Today, Troy Davis gets his day in court.
Davis was convicted of the 1989 killing of a police officer, Mark MacPhail. Since his trial, seven of the nine witnesses have come forward and recanted, with several saying they were pressured by police into fingering Davis -- one now points to the ninth witness as the real murderer. The incident brought some much needed scrutiny to the general (and generally unknown) unreliability of eyewitnesses. Just to put this in perspective, three-quarters of those exonerated by DNA testing by the Innocence Project were wrongly identified by eyewitnesses. There is no physical evidence linking Davis to the crime.
Davis has come close to being executed (once his execution was put off two hours before his lethal injection was scheduled to go through), but last August the Supreme Court voted to force a Georgia District Court to reconsider the facts of the case and to make a finding as to Davis' innocence.
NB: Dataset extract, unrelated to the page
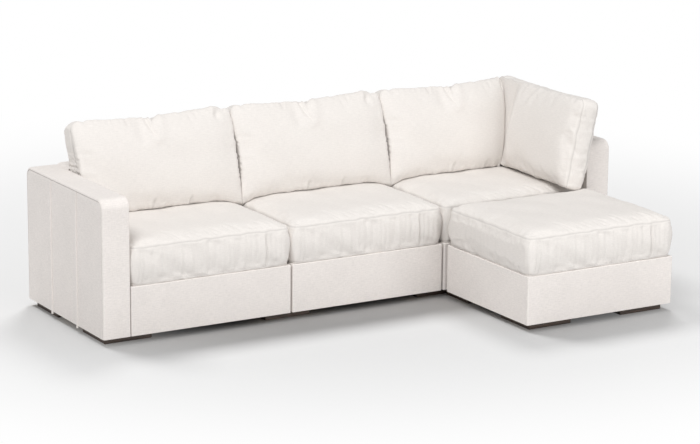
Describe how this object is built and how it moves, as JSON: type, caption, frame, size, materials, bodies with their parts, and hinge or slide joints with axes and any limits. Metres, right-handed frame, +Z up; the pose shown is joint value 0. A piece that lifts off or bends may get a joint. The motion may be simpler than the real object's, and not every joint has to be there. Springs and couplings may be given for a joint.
{
  "type": "sectional sofa with chaise",
  "caption": "Low modular sofa in pale fabric: a row of boxed seats with slab arms and backs, leaning pillows and dark block feet, and a matching loose seat module as its chaise.",
  "frame": {"origin": "on the floor under the middle of the sofa's overall box", "axes": "+X along the row towards the side panel on a sitter's left, +Y towards the backs, +Z up; the row and the chaise face -Y"},
  "size_m": [2.953, 1.649, 0.9884],
  "materials": {
    "cover_fabric": "matte",
    "cushion_fabric": "matte",
    "liner_fabric": "matte",
    "padding": "matte",
    "frame_wood": "matte",
    "foot_wood": "satin",
    "spring_wire": "satin",
    "coupling_steel": "satin"
  },
  "bodies": {
    "row": {"seat_1_frame": "frame_wood", "seat_1_springs": "spring_wire", "seat_1_deck_pad": "padding", "seat_1_cover": "cover_fabric", "seat_1_dust_cover": "liner_fabric", "seat_2_frame": "frame_wood", "seat_2_springs": "spring_wire", "seat_2_deck_pad": "padding", "seat_2_cover": "cover_fabric", "seat_2_dust_cover": "liner_fabric", "seat_3_frame": "frame_wood", "seat_3_springs": "spring_wire", "seat_3_deck_pad": "padding", "seat_3_cover": "cover_fabric", "seat_3_dust_cover": "liner_fabric", "left_arm_frame": "frame_wood", "left_arm_padding": "padding", "left_arm_cover": "cover_fabric", "back_1_frame": "frame_wood", "back_1_padding": "padding", "back_1_cover": "cover_fabric", "back_2_frame": "frame_wood", "back_2_padding": "padding", "back_2_cover": "cover_fabric", "back_3_frame": "frame_wood", "back_3_padding": "padding", "back_3_cover": "cover_fabric", "right_side_frame": "frame_wood", "right_side_padding": "padding", "right_side_cover": "cover_fabric", "foot_front_1": "foot_wood", "foot_front_2": "foot_wood", "foot_front_3": "foot_wood", "foot_front_4": "foot_wood", "foot_back_1": "foot_wood", "foot_back_2": "foot_wood", "foot_back_3": "foot_wood", "foot_back_4": "foot_wood", "coupling_left_arm": "coupling_steel", "coupling_right_side": "coupling_steel", "coupling_back_1": "coupling_steel", "coupling_back_2": "coupling_steel", "coupling_back_3": "coupling_steel"},
    "chaise_base": {"chaise_frame": "frame_wood", "chaise_springs": "spring_wire", "chaise_deck_pad": "padding", "chaise_cover": "cover_fabric", "chaise_dust_cover": "liner_fabric", "chaise_foot_front_left": "foot_wood", "chaise_foot_front_right": "foot_wood", "chaise_foot_rear_left": "foot_wood", "chaise_foot_rear_right": "foot_wood"},
    "loose_cushion_1": {"seat_1_cushion": "cushion_fabric"},
    "loose_cushion_2": {"seat_2_cushion": "cushion_fabric"},
    "loose_cushion_3": {"seat_3_cushion": "cushion_fabric"},
    "loose_chaise_cushion": {"chaise_cushion": "cushion_fabric"},
    "loose_pillow_1": {"back_pillow_1": "cushion_fabric"},
    "loose_pillow_2": {"back_pillow_2": "cushion_fabric"},
    "loose_pillow_3": {"back_pillow_3": "cushion_fabric"},
    "loose_corner_pillow": {"corner_pillow": "cushion_fabric"}
  },
  "joints": [
    {"name": "chaise_slide", "type": "slide", "parent": "row", "child": "chaise_base", "axis": [0, -1, 0], "range_m": [0, 0.6]},
    {"name": "chaise_cushion_slide", "type": "slide", "parent": "chaise_base", "child": "loose_chaise_cushion", "axis": [0, -1, 0], "range_m": [0, 0.3]},
    {"name": "cushion_1_lift", "type": "slide", "parent": "row", "child": "loose_cushion_1", "axis": [0, 0, 1], "range_m": [0, 0.3]},
    {"name": "cushion_2_lift", "type": "slide", "parent": "row", "child": "loose_cushion_2", "axis": [0, 0, 1], "range_m": [0, 0.3]},
    {"name": "cushion_3_lift", "type": "slide", "parent": "row", "child": "loose_cushion_3", "axis": [0, 0, 1], "range_m": [0, 0.3]},
    {"name": "pillow_1_lift", "type": "slide", "parent": "loose_cushion_1", "child": "loose_pillow_1", "axis": [0, 0, 1], "range_m": [0, 0.3]},
    {"name": "pillow_2_lift", "type": "slide", "parent": "loose_cushion_2", "child": "loose_pillow_2", "axis": [0, 0, 1], "range_m": [0, 0.3]},
    {"name": "pillow_3_lift", "type": "slide", "parent": "loose_cushion_3", "child": "loose_pillow_3", "axis": [0, 0, 1], "range_m": [0, 0.3]},
    {"name": "corner_pillow_lift", "type": "slide", "parent": "loose_cushion_3", "child": "loose_corner_pillow", "axis": [0.2079, 0, 0.9781], "range_m": [0, 0.3]}
  ]
}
Antonin Scalia and Clarence Thomas were the sole dissenters in the 6-2 decision (Sonia Sotomayor did not vote) in which Scalia argued that “this court has never held that the Constitution forbids the execution of a convicted defendant who had a full and fair trial but is later able to convince a habeas court that he is ‘actually’ innocent.” Most people would not describe a trial in which most of the witnesses said they lied or were coerced by police as "free" or "fair," but then again most people don't have the Founding Fathers as imaginary friends. MacPhail's family has also maintained they want Davis executed, but most people understand that the state doesn't have a compelling interest in the ritual execution of a potentially innocent man on the basis that it might grant the surviving victims of the crime some emotional closure.
I'd revisit the argument over Scalia's remarks, but I think they speak for themselves. The judge isn't expected to rule anytime soon.